See also the following recent District of Massachusetts cases: Cunningham v. Lyft, Inc., 2020 WL 1503320 (March 27, 2020) (Lyft drivers are “transportation workers” regardless of whether they cross states lines; arbitration provision containing class action waiver is not enforceable under Massachusetts law); Doucette v. CarMax Auto Superstores, Inc., 2020 WL 1332836 (March 23, 2020) (salesman who was sometimes involved in arranging for transport of purchased vehicles from one CarMax location to the customer’s location, sometimes across state lines and sometimes driving the vehicle himself, is not a “transportation worker” as contemplated by FAA Section 1; arbitration provision, including class action waiver, enforced); Austin v. DoorDash, Inc., 2019 WL 4804781 (Sept. 30, 2019) (food delivery service driver who does not cross state lines delivering restaurant food is not a “transportation worker” covered by Section 1).
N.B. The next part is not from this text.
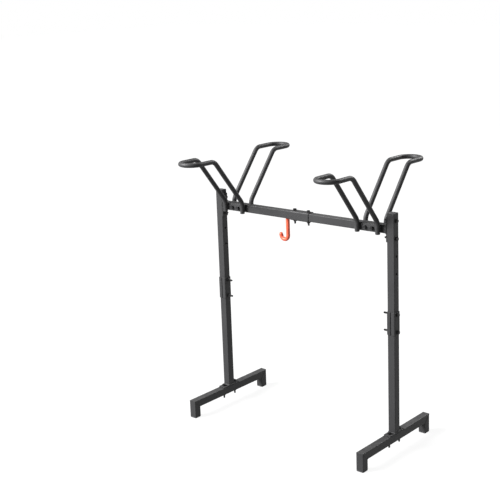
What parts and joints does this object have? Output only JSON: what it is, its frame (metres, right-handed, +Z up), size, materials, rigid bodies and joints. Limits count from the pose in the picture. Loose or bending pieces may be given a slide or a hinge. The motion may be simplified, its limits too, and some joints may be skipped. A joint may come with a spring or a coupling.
{
  "type": "freestanding bike stand",
  "caption": "Black steel stand with two T-shaped legs, a bolted crossbar, bent wheel cradles to front and back, and a red hook below the bar.",
  "frame": {"origin": "on the floor, midway between the two uprights and midway between the front and rear feet", "axes": "+X along the crossbar to the right as seen from the front, +Y to the back, +Z up"},
  "size_m": [0.9292, 0.642, 1.131],
  "materials": {
    "powder_coated_frame": "satin black powder coat with a fine grain",
    "black_fastener": "black zinc plated steel",
    "black_plastic": "matt moulded black plastic",
    "red_coating": "satin red dipped vinyl over steel",
    "insert_steel": "zinc plated steel"
  },
  "bodies": {
    "frame": {"base_rail_left": "powder_coated_frame", "lower_upright_left": "powder_coated_frame", "upright_sleeve_left": "powder_coated_frame", "upper_upright_left": "powder_coated_frame", "crossbar_left": "powder_coated_frame", "foot_cap_left_front": "black_plastic", "cradle_arm_left_front": "powder_coated_frame", "base_bolt_left_front": "black_fastener", "base_nut_left_front": "black_fastener", "foot_cap_left_rear": "black_plastic", "cradle_arm_left_rear": "powder_coated_frame", "base_bolt_left_rear": "black_fastener", "base_nut_left_rear": "black_fastener", "top_plug_left": "black_plastic", "sleeve_bolt_left_lower": "black_fastener", "sleeve_nut_left_lower": "black_fastener", "end_bolt_left_lower": "black_fastener", "end_nut_left_lower": "black_fastener", "sleeve_bolt_left_upper": "black_fastener", "sleeve_nut_left_upper": "black_fastener", "end_bolt_left_upper": "black_fastener", "end_nut_left_upper": "black_fastener", "cradle_bolt_left_inner": "black_fastener", "cradle_nut_left_inner": "black_fastener", "cradle_bolt_left_outer": "black_fastener", "cradle_nut_left_outer": "black_fastener", "crossbar_bolt_left": "black_fastener", "crossbar_nut_left": "black_fastener", "base_rail_right": "powder_coated_frame", "lower_upright_right": "powder_coated_frame", "upright_sleeve_right": "powder_coated_frame", "upper_upright_right": "powder_coated_frame", "crossbar_right": "powder_coated_frame", "foot_cap_right_front": "black_plastic", "cradle_arm_right_front": "powder_coated_frame", "base_bolt_right_front": "black_fastener", "base_nut_right_front": "black_fastener", "foot_cap_right_rear": "black_plastic", "cradle_arm_right_rear": "powder_coated_frame", "base_bolt_right_rear": "black_fastener", "base_nut_right_rear": "black_fastener", "top_plug_right": "black_plastic", "sleeve_bolt_right_lower": "black_fastener", "sleeve_nut_right_lower": "black_fastener", "end_bolt_right_lower": "black_fastener", "end_nut_right_lower": "black_fastener", "sleeve_bolt_right_upper": "black_fastener", "sleeve_nut_right_upper": "black_fastener", "end_bolt_right_upper": "black_fastener", "end_nut_right_upper": "black_fastener", "cradle_bolt_right_inner": "black_fastener", "cradle_nut_right_inner": "black_fastener", "cradle_bolt_right_outer": "black_fastener", "cradle_nut_right_outer": "black_fastener", "crossbar_bolt_right": "black_fastener", "crossbar_nut_right": "black_fastener", "crossbar_sleeve": "powder_coated_frame", "hook_insert": "insert_steel"},
    "hook_swivel": {"hook": "red_coating"}
  },
  "joints": [
    {"name": "hook_turn", "type": "hinge", "parent": "frame", "child": "hook_swivel", "pos_m": [-0.0735, 0, 0.8815], "axis": [0, 0, 1], "range_deg": [-180, 180]}
  ]
}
Lessons from this decision for those whose workers might be considered “transportation workers,” in addition to the decision’s broadening of the reach of the FAA Section 1 “transportation workers” exemption:

The “transportation workers” exemption covers independent contractors. The First Circuit noted the Supreme Court’s decision last year holding that the “transportation workers” exemption in FAA Section 1 applies to “agreements to perform work,” including those of independent contractors such as plaintiff Waithaka. See New Prime Inc. v. Oliveira, 139 S. Ct. 532, 544.

Take care in writing class action waivers. Because Waithaka’s contract’s arbitration clause contained the following provisions, the First Circuit held that the contract “stipulates that the class waiver provisions cannot be severed from the rest of the dispute resolution section”:

[The contract] does not provide for, and parties do not consent to, arbitration on a class, collective or representative basis . . . [and it] shall not be interpreted as requiring either party to arbitrate disputes on a class, collective or representative basis, even if a court or arbitrator invalidates or modifies or declines to enforce the Agreement in whole or in part.
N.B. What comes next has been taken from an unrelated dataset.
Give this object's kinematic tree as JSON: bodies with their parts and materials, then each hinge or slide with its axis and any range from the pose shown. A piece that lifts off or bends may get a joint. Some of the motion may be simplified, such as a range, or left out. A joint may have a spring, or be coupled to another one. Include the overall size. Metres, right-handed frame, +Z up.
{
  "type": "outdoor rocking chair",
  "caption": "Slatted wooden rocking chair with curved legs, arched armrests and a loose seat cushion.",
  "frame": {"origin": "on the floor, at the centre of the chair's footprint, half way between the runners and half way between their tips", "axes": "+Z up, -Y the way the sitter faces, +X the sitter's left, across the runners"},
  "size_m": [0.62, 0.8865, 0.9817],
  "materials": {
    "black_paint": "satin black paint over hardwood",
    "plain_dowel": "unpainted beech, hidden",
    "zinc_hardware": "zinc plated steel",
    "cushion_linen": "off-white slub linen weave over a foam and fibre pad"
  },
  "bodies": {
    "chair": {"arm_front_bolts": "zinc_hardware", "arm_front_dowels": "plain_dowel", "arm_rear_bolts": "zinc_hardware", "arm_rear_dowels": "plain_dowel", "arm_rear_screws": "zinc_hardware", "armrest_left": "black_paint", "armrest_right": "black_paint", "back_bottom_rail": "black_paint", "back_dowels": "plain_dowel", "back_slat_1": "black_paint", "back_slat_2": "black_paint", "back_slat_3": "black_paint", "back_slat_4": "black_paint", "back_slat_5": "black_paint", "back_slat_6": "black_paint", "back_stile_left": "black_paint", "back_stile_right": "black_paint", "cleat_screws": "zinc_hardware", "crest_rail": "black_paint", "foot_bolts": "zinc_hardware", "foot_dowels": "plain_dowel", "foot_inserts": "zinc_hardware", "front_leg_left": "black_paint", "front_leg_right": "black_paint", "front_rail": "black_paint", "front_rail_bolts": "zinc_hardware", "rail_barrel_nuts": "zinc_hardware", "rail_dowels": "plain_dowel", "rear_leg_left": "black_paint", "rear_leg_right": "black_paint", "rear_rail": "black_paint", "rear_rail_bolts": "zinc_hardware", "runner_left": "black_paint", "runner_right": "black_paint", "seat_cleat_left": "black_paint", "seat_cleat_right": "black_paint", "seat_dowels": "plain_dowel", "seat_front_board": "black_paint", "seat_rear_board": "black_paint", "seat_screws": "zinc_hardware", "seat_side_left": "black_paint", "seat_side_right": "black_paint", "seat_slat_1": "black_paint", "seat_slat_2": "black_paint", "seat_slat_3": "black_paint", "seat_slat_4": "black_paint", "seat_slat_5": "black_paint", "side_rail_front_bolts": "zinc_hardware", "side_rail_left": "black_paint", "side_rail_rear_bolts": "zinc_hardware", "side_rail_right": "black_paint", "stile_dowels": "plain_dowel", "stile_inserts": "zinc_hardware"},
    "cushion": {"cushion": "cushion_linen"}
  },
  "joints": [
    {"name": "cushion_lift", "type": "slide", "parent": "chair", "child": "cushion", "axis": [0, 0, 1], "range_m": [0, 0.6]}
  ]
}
The District of Massachusetts Cunningham v. Lyft decision denying a motion to compel arbitration notes the following statement in the arbitration provision there at issue but does not address its effect as to the class action waiver the court deemed unenforceable: “in the event that any portion of this Arbitration Agreement is deemed illegal or unenforceable under applicable law not preempted by the FAA, such provision shall be severed and the remainder of the Arbitration Agreement shall be given full force and effect.”

Do not count on choice of law provisions being honored with respect to workers in states with public policies antithetical to arbitration, including policies favoring class actions. The Amazon “last mile” drivers’ contracts specified that the laws of the state of Washington governed, except as to the arbitration provision, as to which the FAA and “applicable federal law” governed. Noting that Amazon did not contest that Massachusetts has “a materially greater interest” than Washington in the enforceability of the contracts’ class action waiver and arbitration provisions, the First Circuit held that Massachusetts’s interest overrode the parties’ contractual choice of law and assessed the arbitration provision under Massachusetts law.

The Rittmann v. Amazon district court, presented with the same governing law provision, and having decided that Amazon “last mile” drivers were “transportation workers” under Section 1, essentially threw up its hands: “When the parties signed the contract at issue, Plaintiffs likely had no reason to believe that Washington law would ever apply to the Arbitration Provision. . . . Because it is not clear what law to apply to the Arbitration Provision or whether the parties intended the Arbitration Provision to remain enforceable in the event that the FAA was found to be inapplicable, the Court finds that there is not a valid agreement to arbitrate.” 383 F.Supp.3d at 1203.